Founded in 2013, the Alizz Islamic Bank provides Islamic banking services in the Sultanate of Oman. In contrast to traditional banking, Islamic finance – in accordance with Sharia law – prohibits the charging of interest, also forbidding loans to a business or customer operating in violation of Sharia law (for example, businesses selling alcohol). Instead of collecting interest, Islamic lenders generate revenue from a portion of the customer’s profits while also sharing in any losses. “The principal means of Islamic finance are based on trading, and it is essential that risk be involved in any mercantile activity, so banks and financial institutions will trade in Sharia-compliant investments with the money deposited by customers, sharing the risks and the profits between them,” explains Kallur, who notes that Islamic Banking therefore has to be more risk averse. “In an Islamic bank, there’s the risk of Sharia non-compliance. If a product or a contract we commit to is not Sharia compliant, then that whole source of income is quarantined.” In addition to adapting to a new form of banking, Kallur is constantly working to identify and assess the risks that advances in digital banking may pose to Alizz.
“With the evolution of technology, CROs are faced with increasingly dynamic challenges. Risk management functions will have to reinvent themselves and become enablers and drivers of digital transformation. How banks navigate the risks and opportunities presented by technological innovations will dictate their ability to thrive,” says Kallur. He continues, noting that emerging digital risks also go hand-in-hand with increased competition: “Broader geopolitical, social and environmental concerns are looming larger, as regulatory fragmentation continues and competition intensifies. Fintechs and major technology companies seek traction in profitable parts of financial services, while banks’ strategic options to deliver 11% to 15% return on investment narrow.” He also notes that cybersecurity – protecting information as well as capital – has become top of mind for banks, due the ‘phenomenally’ increased risk created by increased digitization of operations and records. “In the ‘good old days’ we used to take a big black book, sit down and make various entries. You can’t hack into that. Now, in addition to other operational risks, information and cybersecurity risks have emerged into their own threat category.” In order to maintain security, Alizz utilises the ‘three lines of defence’ model: business units, referring to “relationship managers who are managing the risks with their customers”; risk management, Kallur’s purview, which involves harnessing behavioral, predictive and scenario-based analytics; and internal audits, which ensure compliance frameworks and internal controls are appropriate.
One emerging technology occupying a great deal of conversational real estate in the banking space is the adoption of cryptocurrencies and blockchain technology. Kallur acknowledges that “cryptocurrencies can help multinational banks transfer money instead of moving the physical tender”. However, he maintains the skepticism of a risk-assessment veteran. “Cryptocurrencies might give a little bit of operational ease, but they come with their own risks. At this point in time, for example, cryptos are intangible, illiquid and, to a large extent, uninsured. That can lead to extortion and manipulation,” Kallur says, “Don’t get me wrong, I understand the potential, but there is more to do before it can be universalised. It needs to be adoptable, dependable; regular investors –not just the fast movers – need to be protected.”

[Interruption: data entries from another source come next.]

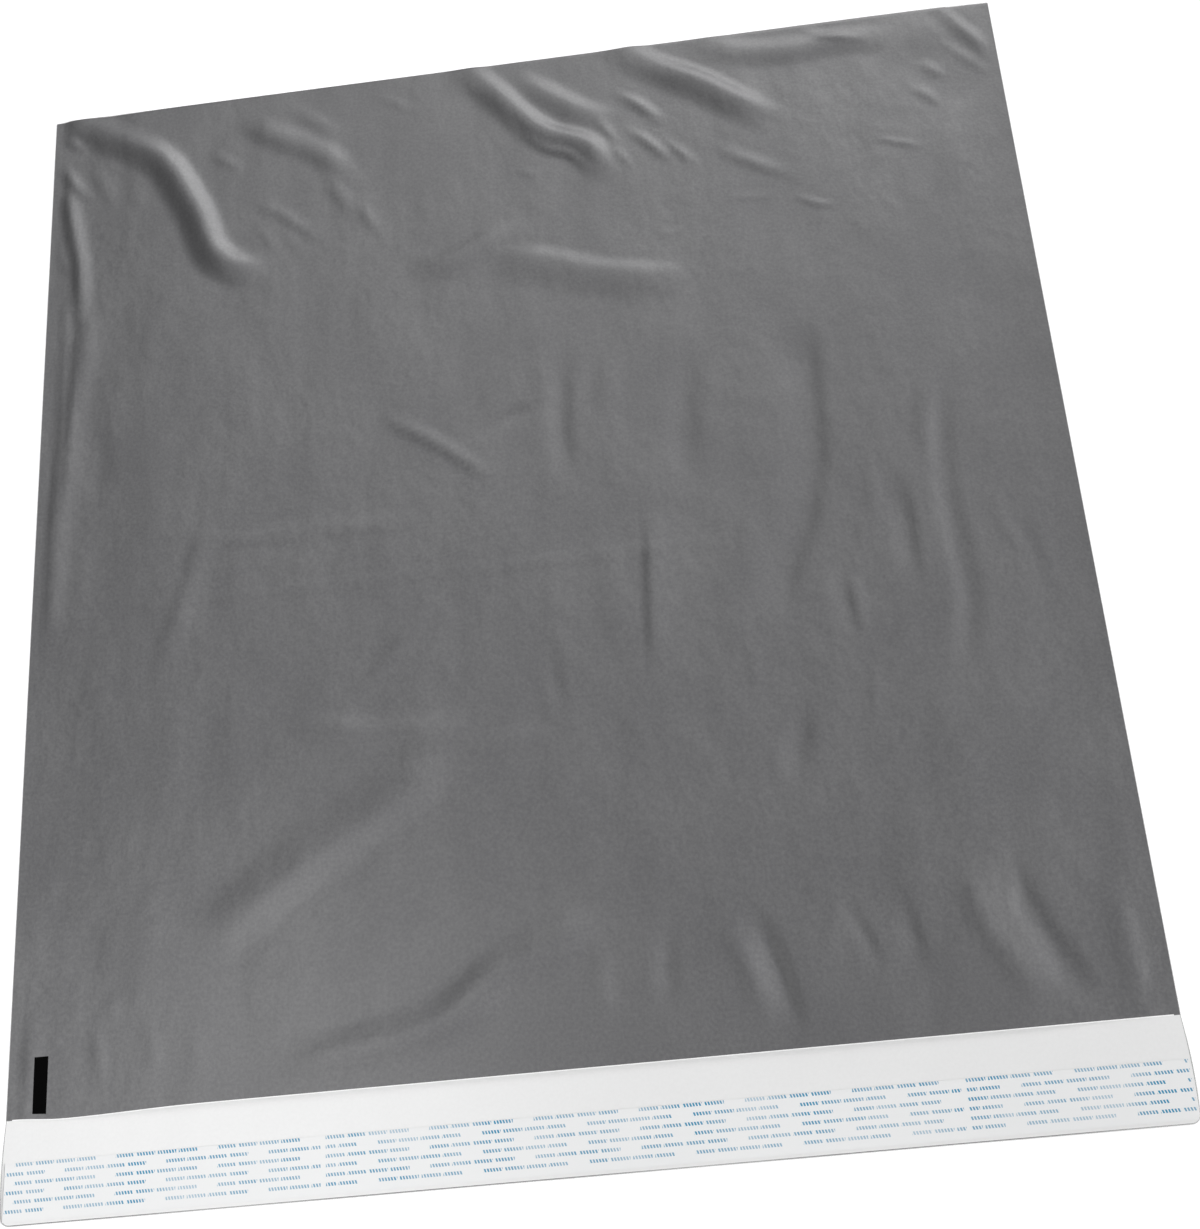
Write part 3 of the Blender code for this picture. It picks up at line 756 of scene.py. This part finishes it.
# %% Black ink
ink_black, tree = new_material("flexographic_ink_black")
place = add(tree, "TexCoord").outputs["Object"]
grain = add(tree, "TexNoise", {"Vector": place, "Scale": 1000 / GRAIN_MM, "Detail": 2.0})
blacks = {"Color1": linear("#020202"), "Color2": linear("#040404")}
tint = add(tree, "MixRGB", {"Fac": grain.outputs[0], **blacks})
shader = add(
    tree,
    "BsdfPrincipled",
    {"Base Color": tint.outputs[0], "Roughness": 0.6, "Specular IOR Level": 0.04},
)
add(tree, "OutputMaterial", {"Surface": shader.outputs[0]})

# %% [markdown]
# ## The flap
#
# The back panel runs on past the mouth, with its white side up. It lies almost flat, rises
# evenly by up to a millimetre towards its free edge and waves a little along it. Its sides
# stand a millimetre proud of the panel, because there the film isn't drawn in by the weld, and
# its two outer corners are rounded.

# %% Flap surface
FLAP_LIFT = 0.9 * MM
FLAP_LEAST_LIFT = 0.4
FLAP_WAVE = 240 * MM
FLAP_CORNER_R = 4 * MM
CORNER_STEPS = 5
FLAP_ROWS = 13
FLAP_COLUMNS = 92


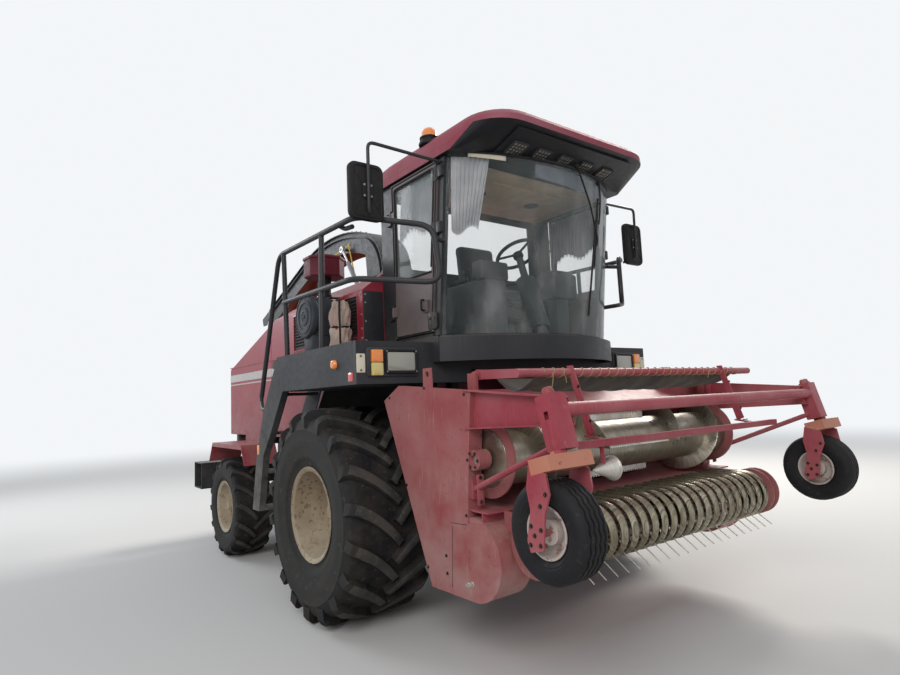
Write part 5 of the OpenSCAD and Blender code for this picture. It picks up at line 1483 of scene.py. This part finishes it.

While CROs like Kallur have less than bullish attitudes to emergent technologies like blockchain, he maintains that the adoption of technology to better process data is at the heart of Alizz Bank’s digital transformation strategy. “With respect to banking in the Middle East, whichever bank that you look at in the region has data quality issues. To me, data is information, information is power, and that's where we should be focusing.” Since starting at Alizz, Kallur has brought in several enhancements in Policy Framework and Credit Underwriting Strategies through Risk Appetite Framework and Target Market and Risk Acceptance criteria, along with required analytics, which provide a 360-degree view of risks at enterprise level, as well as mapping the skillset, bandwidth and the needs of the company through a monthly CRO dashboard.”
Looking to the future, Kallur says: “Information technology, information security and digital banking – be it on mobile phones, computers or tablets – all need to be considered.” He agrees that the introduction of new technologies to any sector results in a shift in the culture of the organisation, but maintains that Alizz is more than equipped to manage change. “Neither change management nor digitalisation are new phenomena,” he says. “However, the variety of technical changes, possibilities and innovations is new, as well as demand for extremely high implementation speed and their extensive spillover effects for the entire organisation.
“This combination has the consequences that various change processes overlap, single-change processes are interrupted, modified or restarted and the organisation thus finds itself in a continuous process of change, if not handled right, thus causing a potential operational risk.” Kallur concludes by noting that, Digital banking is the future. Risk officers have to be prepared. We don’t take blind risks, but calculated ones with a business collaborative approach (risk vs. reward). That’s the nature of my role.”